Mohamed Ghanem is a 16 year old who was arrested on November 19 near Kasr Al-Nil Bridge before the clashes. A friend of Ghanem’s said he was targeted by the police for wearing an Al-Ahly football jersey, adding that Ghanem has no political affiliations.
Of the 30 protesters arrested during unrest on the second anniversary of the Mohamed Mahmoud clashes, three detainees’ detentions were extended for 15 days after “incriminating evidence” was found with them at the time of their arrest. Two of the detainees were protesting against the military while the third was pro military. The evidence found with the anti military protesters were; flyers, stickers, and a gas mask, while the military supporter was found in possession of an improvised birdshot weapon.

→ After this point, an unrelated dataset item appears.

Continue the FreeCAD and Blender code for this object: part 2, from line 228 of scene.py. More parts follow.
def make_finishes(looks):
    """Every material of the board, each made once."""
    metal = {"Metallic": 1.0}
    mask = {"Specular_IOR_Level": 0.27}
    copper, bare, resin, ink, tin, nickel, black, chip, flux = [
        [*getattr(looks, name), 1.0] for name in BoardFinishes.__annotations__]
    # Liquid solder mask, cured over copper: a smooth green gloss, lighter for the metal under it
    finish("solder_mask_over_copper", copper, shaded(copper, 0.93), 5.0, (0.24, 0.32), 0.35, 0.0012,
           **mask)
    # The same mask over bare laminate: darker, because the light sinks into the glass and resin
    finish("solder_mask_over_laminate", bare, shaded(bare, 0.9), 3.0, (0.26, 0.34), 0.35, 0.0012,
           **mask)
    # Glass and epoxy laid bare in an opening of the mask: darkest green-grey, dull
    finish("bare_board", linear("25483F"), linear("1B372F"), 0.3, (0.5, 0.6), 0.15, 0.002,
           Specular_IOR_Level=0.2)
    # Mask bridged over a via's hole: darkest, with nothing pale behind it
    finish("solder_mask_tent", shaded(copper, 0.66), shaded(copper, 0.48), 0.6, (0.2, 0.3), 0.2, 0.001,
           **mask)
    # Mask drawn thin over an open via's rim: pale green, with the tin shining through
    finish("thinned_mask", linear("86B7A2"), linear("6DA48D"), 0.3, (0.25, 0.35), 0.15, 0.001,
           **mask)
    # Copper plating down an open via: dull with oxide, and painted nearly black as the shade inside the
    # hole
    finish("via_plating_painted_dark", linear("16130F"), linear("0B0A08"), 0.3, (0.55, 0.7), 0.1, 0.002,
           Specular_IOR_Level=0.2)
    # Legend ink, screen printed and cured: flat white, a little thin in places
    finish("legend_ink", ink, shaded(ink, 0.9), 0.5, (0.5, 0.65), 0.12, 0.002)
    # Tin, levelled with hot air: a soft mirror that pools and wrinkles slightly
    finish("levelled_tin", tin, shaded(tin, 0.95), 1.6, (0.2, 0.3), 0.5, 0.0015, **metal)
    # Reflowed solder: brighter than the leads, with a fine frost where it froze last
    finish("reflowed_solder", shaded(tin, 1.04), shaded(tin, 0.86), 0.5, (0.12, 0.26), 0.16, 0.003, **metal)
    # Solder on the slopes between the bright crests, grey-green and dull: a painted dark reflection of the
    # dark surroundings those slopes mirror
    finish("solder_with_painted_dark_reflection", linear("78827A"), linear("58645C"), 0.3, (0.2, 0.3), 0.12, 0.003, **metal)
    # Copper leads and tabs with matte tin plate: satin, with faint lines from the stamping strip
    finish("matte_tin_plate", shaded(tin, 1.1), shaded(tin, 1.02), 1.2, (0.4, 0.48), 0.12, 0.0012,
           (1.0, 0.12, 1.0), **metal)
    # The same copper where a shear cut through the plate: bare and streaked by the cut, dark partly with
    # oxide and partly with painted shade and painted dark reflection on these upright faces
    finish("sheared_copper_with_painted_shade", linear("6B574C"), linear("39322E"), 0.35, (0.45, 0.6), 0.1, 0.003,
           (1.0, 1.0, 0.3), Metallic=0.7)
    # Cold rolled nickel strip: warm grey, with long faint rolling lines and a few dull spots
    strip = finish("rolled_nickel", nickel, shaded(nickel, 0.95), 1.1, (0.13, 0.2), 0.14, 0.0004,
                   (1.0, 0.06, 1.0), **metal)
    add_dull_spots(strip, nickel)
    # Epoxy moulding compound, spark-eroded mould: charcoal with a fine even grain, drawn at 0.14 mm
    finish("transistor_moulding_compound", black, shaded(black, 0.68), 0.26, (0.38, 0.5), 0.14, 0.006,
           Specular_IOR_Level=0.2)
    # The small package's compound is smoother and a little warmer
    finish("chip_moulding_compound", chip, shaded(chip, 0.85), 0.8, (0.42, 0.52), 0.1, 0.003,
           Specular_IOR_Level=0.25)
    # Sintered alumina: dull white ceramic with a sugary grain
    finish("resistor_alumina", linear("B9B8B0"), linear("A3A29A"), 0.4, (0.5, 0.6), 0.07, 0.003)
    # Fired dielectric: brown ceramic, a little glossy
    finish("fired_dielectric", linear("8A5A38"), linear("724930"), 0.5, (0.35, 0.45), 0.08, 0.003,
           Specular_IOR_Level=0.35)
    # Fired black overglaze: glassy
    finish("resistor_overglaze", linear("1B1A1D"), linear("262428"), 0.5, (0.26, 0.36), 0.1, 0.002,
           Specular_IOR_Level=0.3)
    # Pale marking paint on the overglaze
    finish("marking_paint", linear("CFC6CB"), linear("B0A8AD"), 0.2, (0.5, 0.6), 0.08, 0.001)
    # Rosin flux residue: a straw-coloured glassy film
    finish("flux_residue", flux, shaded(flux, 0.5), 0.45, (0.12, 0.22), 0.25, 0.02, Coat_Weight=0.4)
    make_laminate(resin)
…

Mohamed Sobhy from the Front to Defend Egypt’s Protesters said that his organisation would “defend any detained protester and will assure his right to a lawyer, regardless of political affiliation.”

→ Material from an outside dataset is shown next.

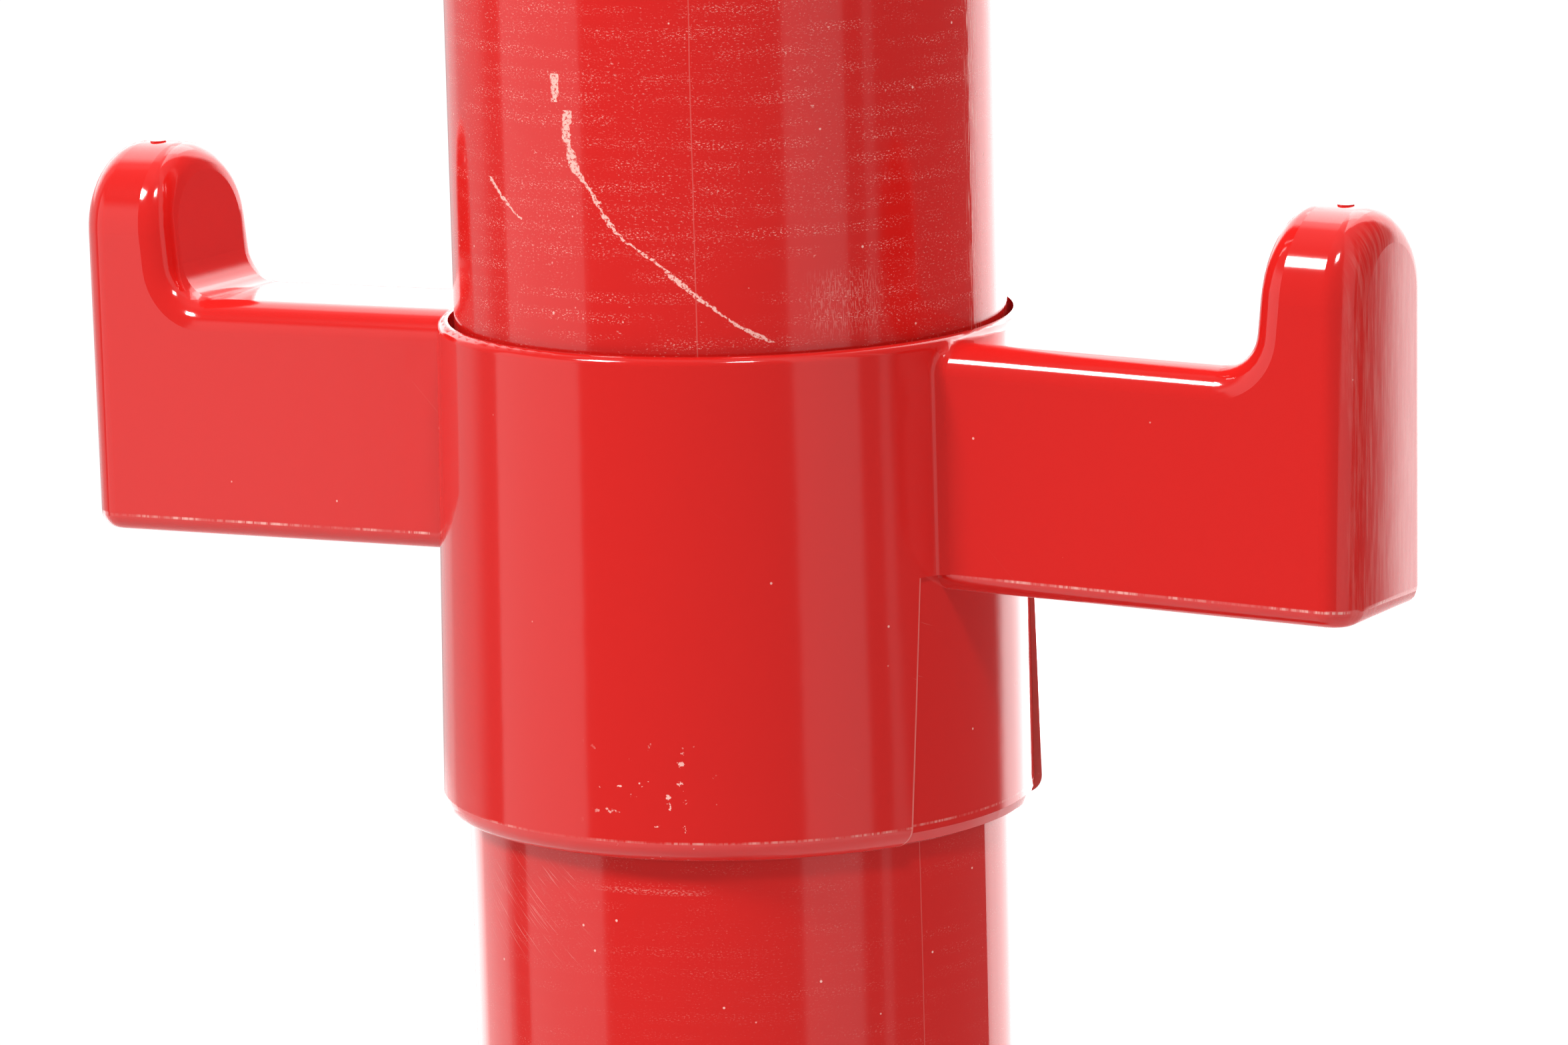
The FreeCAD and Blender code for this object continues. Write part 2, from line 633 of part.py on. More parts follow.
def arm_section(sketch):
    """Draw the tombstone outline that an arm and its finger have, seen along the arm."""
    radius = value(ARCH_RADIUS)
    middle = value(ARCH_CENTRE)
    lean = math.radians(value("arm_draft"))
    foot = -value("arm_foot")
    half = value("arm_half")
    spring_out = radius * math.cos(lean)
    spring_up = middle + radius * math.sin(lean)
    spots = [FreeCAD.Vector(-spring_out, spring_up, 0), FreeCAD.Vector(-half, foot, 0),
             FreeCAD.Vector(half, foot, 0), FreeCAD.Vector(spring_out, spring_up, 0)]
    for start, end in zip(spots, spots[1:]):
        sketch.addGeometry(Part.LineSegment(start, end), False)
    circle_line = Part.Circle(FreeCAD.Vector(0, middle, 0), FreeCAD.Vector(0, 0, 1), radius)
    sketch.addGeometry(Part.ArcOfCircle(circle_line, lean, math.pi - lean), False)
    for first, following in ((0, 1), (1, 2)):
        sketch.addConstraint(Sketcher.Constraint("Coincident", first, 2, following, 1))
    sketch.addConstraint(Sketcher.Constraint("Tangent", 2, 2, 3, 1))
    sketch.addConstraint(Sketcher.Constraint("Tangent", 3, 2, 0, 1))
    pin(sketch, 1, 1, "DistanceX", "0 - arm_half")
    pin(sketch, 1, 1, "DistanceY", "0 - arm_foot")
    pin(sketch, 1, 2, "DistanceX", "arm_half")
    pin(sketch, 1, 2, "DistanceY", "0 - arm_foot")
    pin(sketch, 3, 3, "DistanceX", "0")
    pin(sketch, 3, 3, "DistanceY", ARCH_CENTRE)
    size = sketch.addConstraint(Sketcher.Constraint("Radius", 3, radius))
    sketch.setExpression("Constraints[%d]" % size, cell(ARCH_RADIUS))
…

The Revolutionary Front protested Saturday morning in front of Abdeen Court for the release of the anti-military detainees. “We are here to protest against the harassments and arrests by the Ministry of Interior (MOI) against any peaceful protester not just the members of the front,” said Basma Al-Husseiny, one of the front’s founding members.

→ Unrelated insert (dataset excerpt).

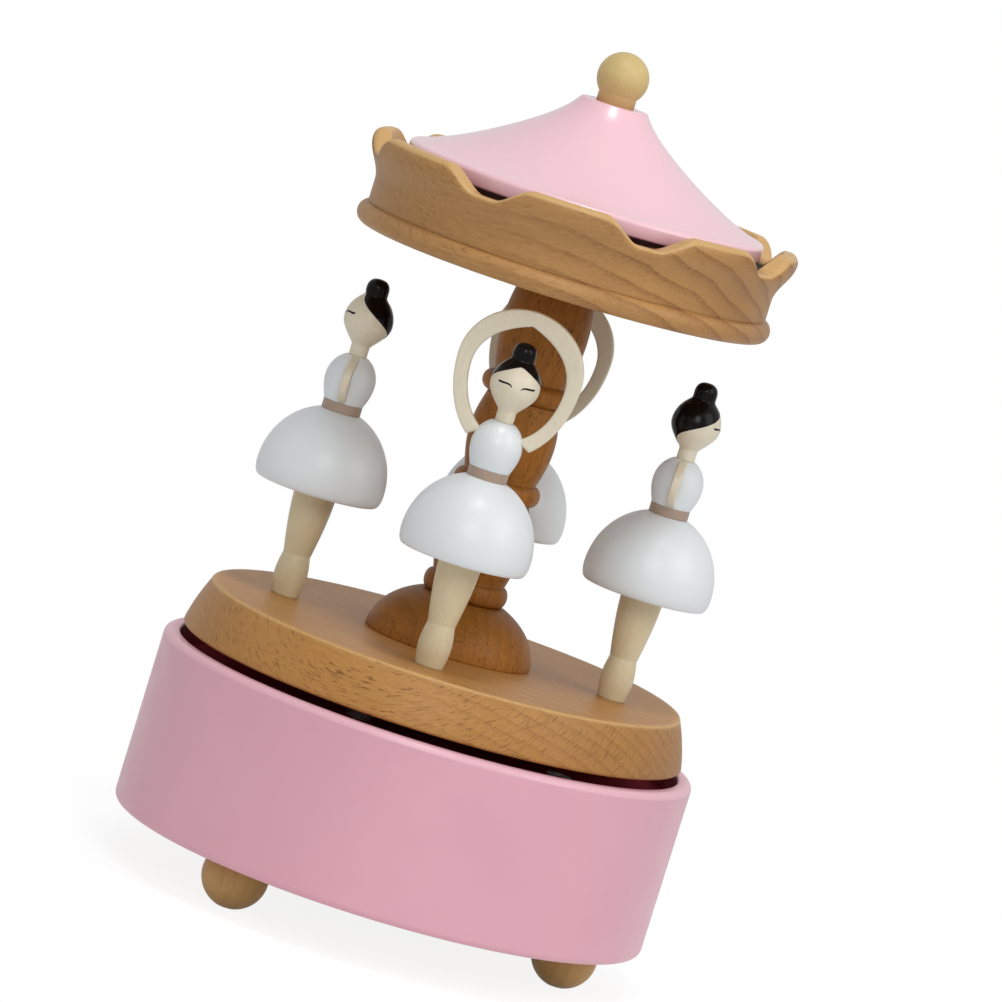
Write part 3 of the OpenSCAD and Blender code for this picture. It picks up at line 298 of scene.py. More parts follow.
def dress(made, material, slot, *replaced, body="carousel"):
    """Gives a new piece its material and the body it moves with, and hides the parts it stands for."""
    made.data.materials.append(material)
    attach(made, body)
    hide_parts(*replaced)


def eased(corners, closed=False, steps=6):
    """An outline through corners, each given as radius, height and rounding. A corner becomes an arc that
    touches both its sides, worked out between the arc's two ends as a turn about its centre, with one
    more point on each side so that the flats next to it shade flat."""
    corner = np.array(corners, float)
    here, rounding = corner[:, :2], corner[:, 2:]
    back, ahead = np.roll(here, 1, axis=0) - here, np.roll(here, -1, axis=0) - here
    back, ahead = (way / np.linalg.norm(way, axis=1, keepdims=True) for way in (back, ahead))
    half = np.arccos(np.clip((back * ahead).sum(axis=1, keepdims=True), -1, 1)) / 2
    reach = rounding / np.tan(half)
    centre = here + (back + ahead) / (2 * np.cos(half)) * rounding / np.sin(half)
    start, end = here + back * reach - centre, here + ahead * reach - centre
    turn = np.pi - 2 * half
    share = np.linspace(0, 1, steps + 1)[:, None, None]
    arc = centre + (np.sin((1 - share) * turn) * start + np.sin(share * turn) * end) / np.sin(turn)
    before, after = here + back * reach * 1.5, here + ahead * reach * 1.5
    outline = np.concatenate([before[None], arc, after[None]]).transpose(1, 0, 2)
    if closed:
        return outline.reshape(-1, 2)
    return np.vstack([here[:1], outline[1:-1].reshape(-1, 2), here[-1:]])


drum_corners = [[seat_r, drum_low, 0.2], [drum_r, drum_low, drum_round], [drum_r, drum_high, drum_round],
                [recess_r, drum_high, 0.6], [recess_r, recess_z, 0.4], [bore_r, recess_z, 0.3],
                [bore_r, web_low, 0.3], [pocket_r, web_low, 0.3], [pocket_r, pocket_low, 0.3],
                [seat_r, pocket_low, 0.3]]
drum_outline = eased(drum_corners, closed=True, steps=8)
drum_edge_r, drum_edge_z = drum_outline[:, 0], drum_outline[:, 1]
rim_r, rim_z = drum_r - drum_round, drum_high - drum_round
rim_gap = np.abs(np.hypot(drum_edge_r - rim_r, drum_edge_z - rim_z) - drum_round)
rim_gap = rim_gap + np.clip(rim_r - drum_edge_r, 0, None)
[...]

The front was joined at the protest by several other revolutionary groups, including Al-Rabtah, Ultras Revolutionary, along with the friends and family of Ghanem.
Al-Rabtah is an independent group of protesters that was launched one week before the second anniversary of the Mohamed Mahmoud clashes with the purpose of securing Tahrir Square during the anniversary. One of its members highlighted that the group includes members from different political affiliations, “except followers of the two ousted presidents.”
Ultras Revolutionary, formed in November 2012, was present “to show solidarity with [friend and detainee] Mahmoud Hussein,” according to the group’s media spokesman Ashraf Mahmoud. Hussien was arrested as the police dispersed protesters last Tuesday morning, Mahmoud added.
Meanwhile, the pro-military We Trust You campaign held a demonstration around the court’s premises protesting the detention of one of its members, Ahmed Abdel Ghany.
“Abdel Ghany is the administrator of our Facebook page and was arrested on 19 November for possession of a firearm,” said Ikramy Mustafa, the campaign’s media coordinator, claiming that he had only been arrested for snatching a firearm from a Morsi supporter.
The We Trust You campaign was formed to support the state’s institutions, notably the military and security forces. The group chanted in support of the military and the police.
While the protests outside the court led to small confrontations, significant clashes were absent, as the revolutionary groups had asked their supporters to leave a space between them and the pro-military group.